#### Extracted data
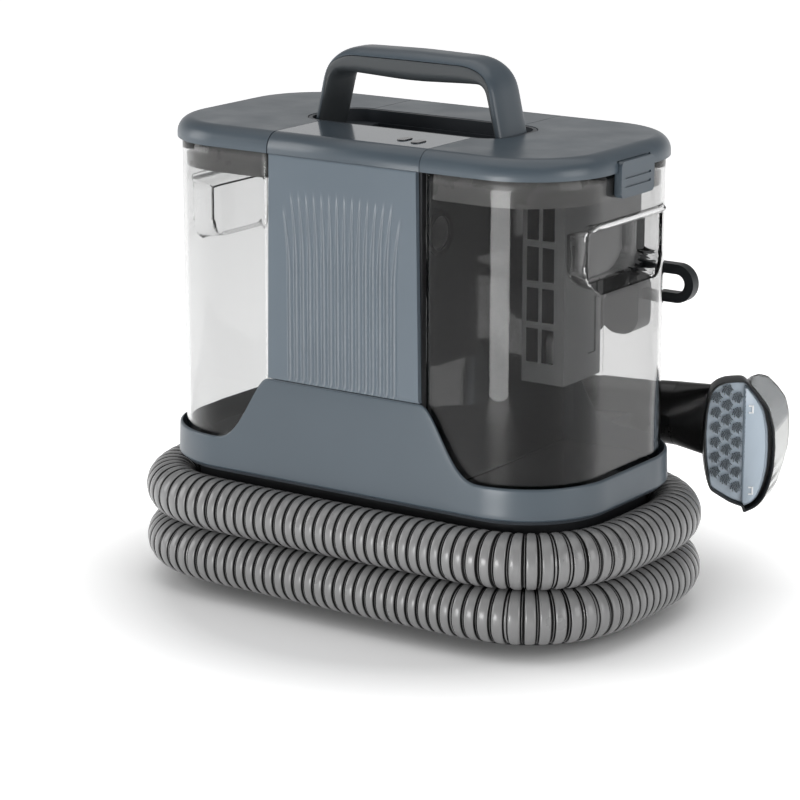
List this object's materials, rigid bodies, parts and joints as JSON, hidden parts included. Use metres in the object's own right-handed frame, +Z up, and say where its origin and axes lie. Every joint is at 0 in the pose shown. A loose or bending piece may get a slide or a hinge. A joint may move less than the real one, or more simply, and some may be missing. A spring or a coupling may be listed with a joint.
{
  "type": "carpet cleaner machine",
  "caption": "Compact spot and carpet cleaner with clear clean and dirty water tanks, top handle, and a ribbed hose wound round its base to a brush tool.",
  "frame": {"origin": "on the floor under the middle of the body plan, at the level of the foot pads", "axes": "+X along the body's length to the dirty-water tank, -Y to the ribbed front, +Z up"},
  "size_m": [0.3492, 0.2616, 0.3296],
  "materials": {
    "dark_base": "satin",
    "foot_rubber": "satin",
    "slate_shell": "satin",
    "black_plastic": "satin",
    "hose_grey": "satin",
    "panel_blue": "satin",
    "inner_grey": "satin",
    "inner_dark": "satin",
    "gloss_control": "gloss",
    "recess_black": "satin",
    "grip_dark": "satin",
    "button_black": "gloss",
    "steel": "satin",
    "motor_steel": "satin",
    "seal_grey": "satin",
    "board_green": "satin",
    "clear_tank": "gloss",
    "smoke_tank": "gloss",
    "pan_grey": "satin",
    "cage_dark": "satin",
    "black_gloss": "gloss",
    "clear_hood": "gloss",
    "plate_blue": "gloss",
    "bristle_blue": "satin"
  },
  "bodies": {
    "base": {"air_duct": "inner_grey", "base_plate": "dark_base", "base_shell": "slate_shell", "control_board": "board_green", "control_panel": "gloss_control", "fan_housing": "inner_grey", "feet": "foot_rubber", "front_panel": "panel_blue", "gun_body": "black_gloss", "gun_cuff": "black_plastic", "handle_grip": "grip_dark", "handle_shell": "slate_shell", "holder_arm": "black_plastic", "holder_cup": "black_plastic", "hook_loop": "black_plastic", "hose": "hose_grey", "hose_core": "dark_base", "hose_elbow": "black_plastic", "mains_inlet": "foot_rubber", "motor_bearings": "steel", "motor_body": "motor_steel", "motor_bracket": "inner_grey", "motor_mount": "foot_rubber", "port_seals": "foot_rubber", "pump": "black_plastic", "rear_cover": "slate_shell", "rear_top_strip": "slate_shell", "recess_tray": "recess_black", "side_wall_left": "inner_grey", "side_wall_right": "inner_dark", "suction_duct": "inner_grey", "switch_block": "inner_grey", "tool_cradle": "black_plastic", "valve_pin": "seal_grey", "water_tube": "seal_grey"},
    "clean_tank": {"clean_tank": "clear_tank"},
    "clean_valve": {"clean_valve": "seal_grey"},
    "clean_lid": {"clean_lid": "slate_shell", "clean_lid_pan": "pan_grey"},
    "clean_latch": {"clean_lid_tab": "slate_shell"},
    "dirty_tank": {"dirty_tank": "smoke_tank"},
    "dirty_lid": {"dirty_lid": "slate_shell", "dirty_lid_pan": "pan_grey", "separator_cage": "cage_dark", "float_stop": "cage_dark"},
    "dirty_latch": {"dirty_lid_tab": "slate_shell"},
    "float": {"float_ball": "seal_grey"},
    "power_button": {"power_button": "button_black"},
    "spray_button": {"spray_button": "button_black"},
    "fan": {"impeller": "inner_grey", "fan_shaft": "steel"},
    "trigger": {"gun_trigger": "grip_dark"},
    "brush_head": {"head_neck": "black_gloss", "head_frame": "black_plastic", "head_hood": "clear_hood", "brush_plate": "plate_blue", "bristle_tufts": "bristle_blue", "suction_lip": "plate_blue"}
  },
  "joints": [
    {"name": "clean_tank_tilt", "type": "hinge", "parent": "base", "child": "clean_tank", "pos_m": [-0.1468, 0, 0.0976], "axis": [0, -1, 0], "range_deg": [0, 22]},
    {"name": "clean_valve_lift", "type": "slide", "parent": "clean_tank", "child": "clean_valve", "axis": [0, 0, 1], "range_m": [0, 0.003], "stiffness_N_per_m": 120},
    {"name": "clean_lid_lift", "type": "slide", "parent": "clean_tank", "child": "clean_lid", "axis": [0, 0, 1], "range_m": [0, 0.06]},
    {"name": "clean_latch_flip", "type": "hinge", "parent": "clean_lid", "child": "clean_latch", "pos_m": [-0.1472, 0, 0.279], "axis": [0, 1, 0], "range_deg": [0, 14], "stiffness_Nm_per_rad": 0.2},
    {"name": "dirty_tank_tilt", "type": "hinge", "parent": "base", "child": "dirty_tank", "pos_m": [0.1468, 0, 0.0976], "axis": [0, 1, 0], "range_deg": [0, 22]},
    {"name": "dirty_lid_lift", "type": "slide", "parent": "dirty_tank", "child": "dirty_lid", "axis": [0, 0, 1], "range_m": [0, 0.15]},
    {"name": "dirty_latch_flip", "type": "hinge", "parent": "dirty_lid", "child": "dirty_latch", "pos_m": [0.1472, 0, 0.279], "axis": [0, -1, 0], "range_deg": [0, 14], "stiffness_Nm_per_rad": 0.2},
    {"name": "float_rise", "type": "slide", "parent": "dirty_lid", "child": "float", "axis": [0, 0, 1], "range_m": [0, 0.01]},
    {"name": "power_press", "type": "slide", "parent": "base", "child": "power_button", "axis": [0, 0, -1], "range_m": [0, 0.0015], "stiffness_N_per_m": 400},
    {"name": "spray_press", "type": "slide", "parent": "base", "child": "spray_button", "axis": [0, 0, -1], "range_m": [0, 0.0015], "stiffness_N_per_m": 400},
    {"name": "fan_spin", "type": "hinge", "parent": "base", "child": "fan", "pos_m": [0, 0, 0.15], "axis": [0, 0, 1], "continuous": true},
    {"name": "trigger_pull", "type": "hinge", "parent": "base", "child": "trigger", "pos_m": [0.025, 0.11317, 0.0805], "axis": [0.1392, -0.9903, 0], "range_deg": [0, 6], "stiffness_Nm_per_rad": 0.6},
    {"name": "brush_head_pull", "type": "slide", "parent": "base", "child": "brush_head", "axis": [0.9903, 0.1392, 0], "range_m": [0, 0.045]}
  ]
}
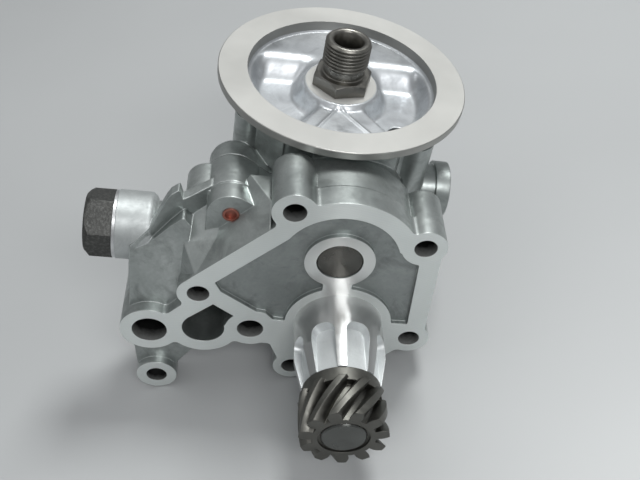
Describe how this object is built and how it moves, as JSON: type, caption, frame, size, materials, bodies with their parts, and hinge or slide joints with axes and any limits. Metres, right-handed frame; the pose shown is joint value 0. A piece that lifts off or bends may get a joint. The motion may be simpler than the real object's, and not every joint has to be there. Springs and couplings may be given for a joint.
{
  "type": "engine oil pump",
  "caption": "Gear oil pump in cast aluminium: machined flange, fluted snout with a skew drive gear, relief valve, and a filter head with a hollow threaded stud.",
  "frame": {"origin": "centre of the snout pilot, in the plane of the gasket face", "axes": "-Y out along the drive shaft to the skew gear; +Z along the filter stud, away from the head; +X to the right when the gasket face is seen from the gear"},
  "size_m": [0.1503, 0.1793, 0.1472],
  "materials": {
    "cast_aluminium": "die cast, faces machined",
    "gasket": "coated sheet",
    "plated_steel": "zinc plated",
    "ground_steel": "ground",
    "dark_steel": "oiled dark steel",
    "bronze": "bored",
    "soft_aluminium": "plain washer",
    "copper": "coated plug"
  },
  "bodies": {
    "housing": {"pump_body": "cast_aluminium", "filter_head": "cast_aluminium", "head_gasket": "gasket", "head_bolts": "plated_steel", "head_dowels": "ground_steel", "idler_shaft": "ground_steel", "snout_bush": "bronze", "rear_shaft_bush": "bronze", "relief_valve_cap": "dark_steel", "relief_cap_washer": "soft_aluminium", "relief_shim": "ground_steel", "relief_spring": "ground_steel", "gallery_plug": "copper", "filter_stud": "dark_steel"},
    "drive": {"drive_shaft": "ground_steel", "skew_drive_gear": "dark_steel", "skew_gear_key": "ground_steel", "pump_drive_gear": "ground_steel", "pump_gear_key": "ground_steel"},
    "driven": {"pump_driven_gear": "ground_steel", "driven_gear_bush": "bronze"},
    "piston": {"relief_piston": "ground_steel"}
  },
  "joints": [
    {"name": "drive_spin", "type": "hinge", "parent": "housing", "child": "drive", "pos_m": [0, 0, 0], "axis": [0, -1, 0], "continuous": true},
    {"name": "driven_spin", "type": "hinge", "parent": "housing", "child": "driven", "pos_m": [-0.00489, 0.02545, 0.03718], "axis": [0, -1, 0], "continuous": true},
    {"name": "relief_lift", "type": "slide", "parent": "housing", "child": "piston", "axis": [-1, 0, 0], "range_m": [0, 0.007], "stiffness_N_per_m": 200, "deforming": ["relief_spring"]}
  ],
  "couplings": [
    {"joint": "driven_spin", "follows": "drive_spin", "ratio": -1}
  ]
}
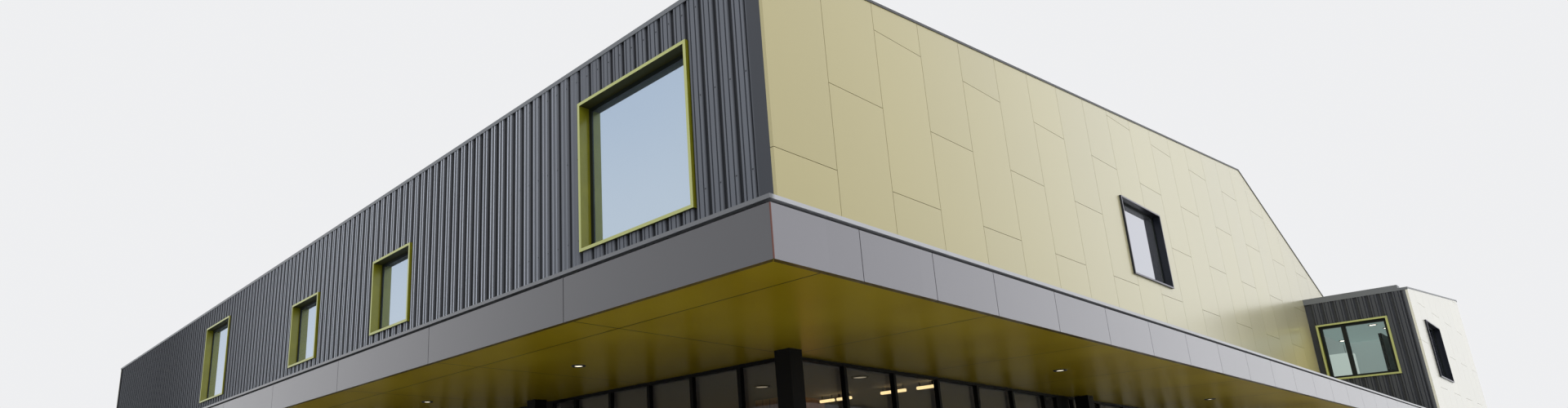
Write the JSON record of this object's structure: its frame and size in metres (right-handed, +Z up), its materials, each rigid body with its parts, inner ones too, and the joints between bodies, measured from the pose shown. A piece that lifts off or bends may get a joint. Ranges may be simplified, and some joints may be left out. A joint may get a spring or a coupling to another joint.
{
  "type": "school building",
  "caption": "Two-storey school building with a folded roof, ribbed dark and gold panel cladding, box windows, a glazed ground floor and a canopy round its street corner.",
  "frame": {"origin": "centre of the plan box at ground level", "axes": "+X along the street front towards the canopy corner, +Y from the street front to the back, +Z up"},
  "size_m": [38.376, 37.85, 10.3655],
  "materials": {
    "concrete": "matt",
    "inner_lining": "matt",
    "roof_membrane": "matt",
    "charcoal_cladding": "satin",
    "gold_panel": "satin metallic",
    "grey_coping": "satin",
    "light_flashing": "satin",
    "fascia_panel": "satin metallic",
    "soffit_panel": "gloss",
    "downlight": "matt",
    "column_steel": "satin",
    "black_frame": "satin",
    "tinted_glass": "clear, tinted grey",
    "lime_frame": "satin",
    "slate_frame": "satin",
    "inner_frame": "satin",
    "window_glass": "clear, reflective"
  },
  "bodies": {
    "root": {"ground_floor_slab": "concrete", "upper_floor_slab": "concrete", "ground_floor_ceiling": "inner_lining", "wing_ceiling": "inner_lining", "front_wall": "inner_lining", "side_wall": "inner_lining", "west_wall": "inner_lining", "back_wall": "inner_lining", "wing_front_wall": "inner_lining", "wing_side_wall": "inner_lining", "roof_front_slope": "roof_membrane", "roof_steep_slope": "roof_membrane", "roof_rear_bar": "roof_membrane", "front_ribbed_cladding": "charcoal_cladding", "wing_ribbed_cladding": "charcoal_cladding", "back_ribbed_cladding": "charcoal_cladding", "corner_trims": "charcoal_cladding", "side_gold_panels": "gold_panel", "west_gold_panels": "gold_panel", "wing_gold_panels": "gold_panel", "front_coping": "grey_coping", "back_coping": "grey_coping", "side_coping": "light_flashing", "west_coping": "light_flashing", "wing_coping": "light_flashing", "canopy_soffit": "soffit_panel", "canopy_deck": "roof_membrane", "canopy_edge_beam": "column_steel", "canopy_fascia": "fascia_panel", "rear_band": "fascia_panel", "canopy_flashing": "light_flashing", "canopy_downlights": "downlight", "canopy_columns": "column_steel", "front_glazing_frame": "black_frame", "side_glazing_frame": "black_frame", "back_glazing_frame": "black_frame", "west_glazing_frame": "black_frame", "ground_floor_glass": "tinted_glass", "front_window_boxes": "lime_frame", "back_window_boxes": "lime_frame", "wing_window_box": "lime_frame", "side_window_boxes": "slate_frame", "window_inner_frames": "inner_frame", "window_panes": "window_glass"}
  },
  "joints": []
}
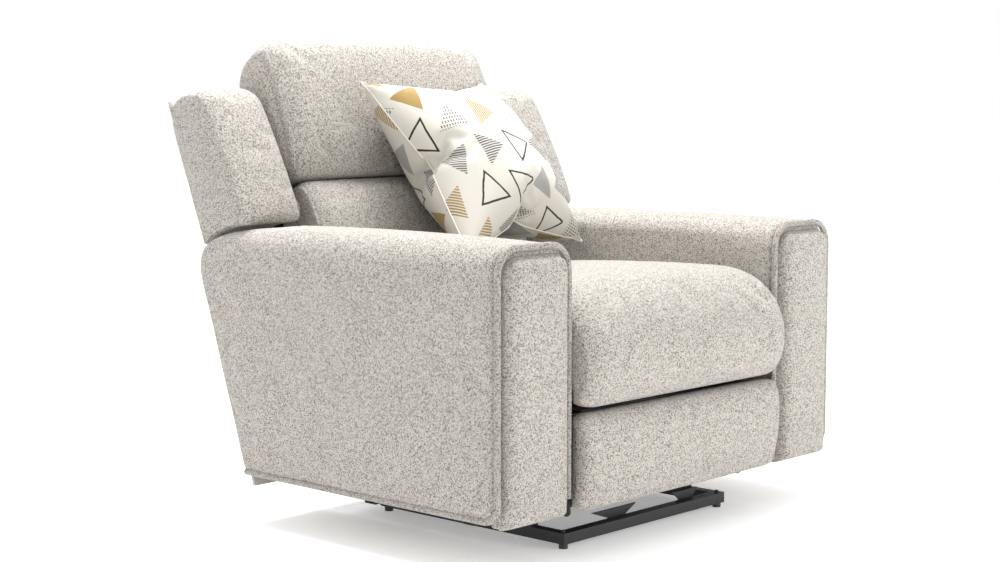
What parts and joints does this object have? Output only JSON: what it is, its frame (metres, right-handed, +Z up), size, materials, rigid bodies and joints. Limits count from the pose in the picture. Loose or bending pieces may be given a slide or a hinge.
########
▶ _Task instructions_: The word "with" may occur in lines of the records. Report how many such lines there are, giving only the number.

▶ _Written response_: 6